# Platy Problem



## Fish Kid 808 (May 30, 2011)

Hello Fish Forums. It's me again. This time I'm having an issue with my platies. Here's a little background on my tank. The tank is a 10 gallon Fresh water aquarium complete with white gravel, 4 artificial/fake plants, 1 artificial/fake piece of driftwood, 1 skull decoration, a 5-15 filter, and 7 platies. (2 males, 5 females). 

Okay, there's the background of the tank, now onto the issue. My issue is 1 of my male platies is extremely peaceful. The other is extremely dominant. As you may have guessed, the dominant male shows his dominance and takes advantage of it. He chases around the peaceful male along with the females. He is most likely trying to mate but it seems rather aggressive. In an effort to try and fix this problem I rearranged the decor in the tank to try and provide a better place for the less dominant platies to hide. And it kind of worked. The peaceful male hides there, which is also bad seeing as they like to school and he is secluded from the rest of the platies. Now this quick fix no longer works. The dominant male will follow the peaceful male and attack him. (Attack as in what seems to be a tackle of some sort) And being as he is the peaceful one will run away only to be attacked again. 

Now I do realize that this tank is overstocked. So if you are going to restate that it is overstocked please just move on to another post. I bought the fish then realized it was overstocked. It was a rookie mistake and I don't need you to repeat that. Might I add I intend to remove them and relocate them all into a bigger tank when I get the funds to do so. 

Now what I am unsure about is what I am to do with this aggressive fish. Should I "Cull" it and simply squash the problem right there, which I'd hate to and don't think I could do just because of the fact that he is a healthy adult. Or should I try to make it work by doing something else. Keep in mind that I do not have another tank to move this male into. 
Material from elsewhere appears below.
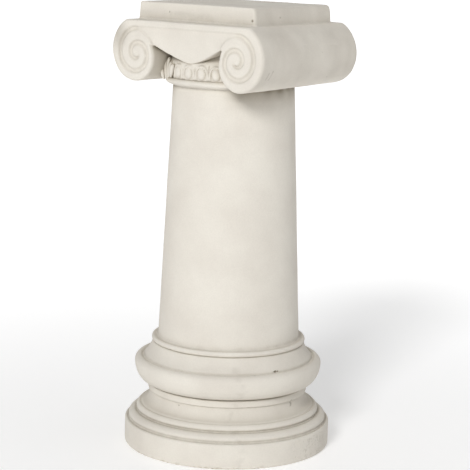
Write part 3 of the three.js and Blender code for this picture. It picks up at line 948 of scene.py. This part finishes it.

Thank you for your help in advance as I do know how helpful you all are here.


----------



## TheOldSalt (Jan 28, 2005)

Get rid of him. Give him back to the petshop, or give him to another hobbyist.


----------



## Fish Kid 808 (May 30, 2011)

TheOldSalt said:


> Get rid of him. Give him back to the petshop, or give him to another hobbyist.


Well, I will not be able to go to the petstore for at least 5 or so more days. And I am not really in touch with any other fish hobbyists in my area.


----------



## Fish Kid 808 (May 30, 2011)

UPDATE: A female is now agitated and acting aggressively.


----------



## Fishy Freak (Jun 1, 2011)

Seperate the problem male, if you don't have a breeder box you can even use a fish net hanging the net part in the water and put the handle along top the edge of the tank. or even a bag pegged to the side of tank.
After a week of isolation he might be ok, but if not you might have to get rid of him.


----------